No longer massive...Servicing just one customer...Hmm, all Gartner really did was shift their focus away from public clouds to private clouds. After all, "Private" is the new Cloud 1.0 buzzword.

Of course, there are detractors. Thomas Bittman, the same guy who invites you to "get over it" if you don't like Gartner's definition, admits that he doesn't like it too well either. He says private Clouds are just a placeholder , presumably until Apple releases iClouds.

Anyhoo, it looks like Gartner did send everyone the wrong Outlook reminder about buying Clouds. In February, Gartner predicted that the Cloud would be ready for mainstream adoption in precisely 7 years. Four months later, their June report said mainstream adoption would commence...immediately.

Want Cloud 1.0? Gartner says grab your checkbook, it's time to buy. Unless you're paying with PayPal, in which case you might have to wait 7 years.

Tuesday, July 14, 2009

Uptime Up There


Microsoft opened a window today to let Cloud 1.0 seep in a little.

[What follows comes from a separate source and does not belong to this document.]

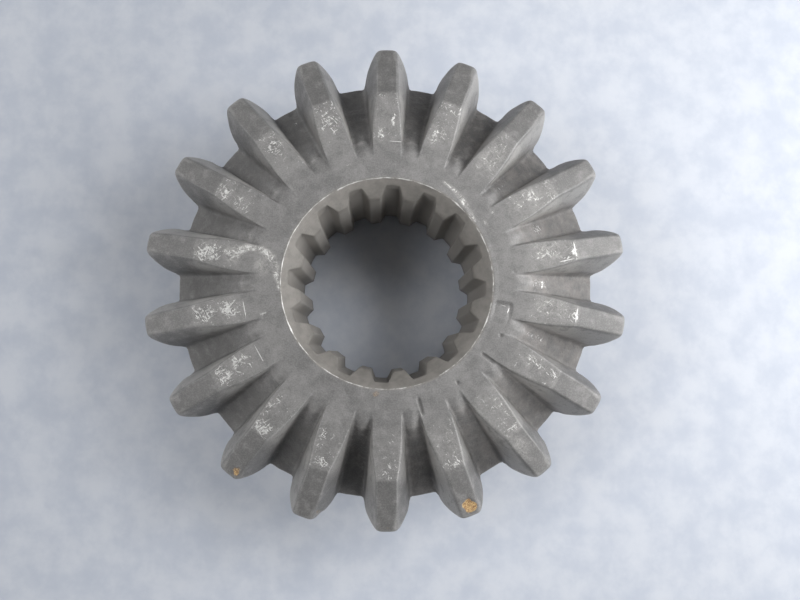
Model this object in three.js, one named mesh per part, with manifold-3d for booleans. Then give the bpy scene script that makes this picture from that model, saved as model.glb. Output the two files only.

How much does a Microsoft Cloud cost? Renting computer time from Redmond will set you back about 12 cents an hour. Twelve cents an hour, times 8 hours a day, 5 days a week, for one year will set you back...exactly the price of a Windows Vista license. (Coincidence? No, as I've talked about before, coincidences don't happen with Cloud 1.0 technologies. )

That's not the big news, though. Microsoft took the opportunity to reveal their planned Service Level Agreements while at their Partner Confab in New Orleans -- a city well known for its fault-tolerance.

What uptime promise will Microsoft give you? Well, as long as you load your apps in more than one place -- none of them being Poland -- they promise that 99% of the time, both places won't simultaneously lose their Internet connections.

Wait, did you want a promise about application uptime? Well, as Steve Balmer said, "I find your lack of faith disturbing." Or was that Darth Vader? I can't remember. Maybe I need to go bing that.

Saturday, June 13, 2009

Shocking

Mother Earth has signaled her displeasure with Cloud 1.0.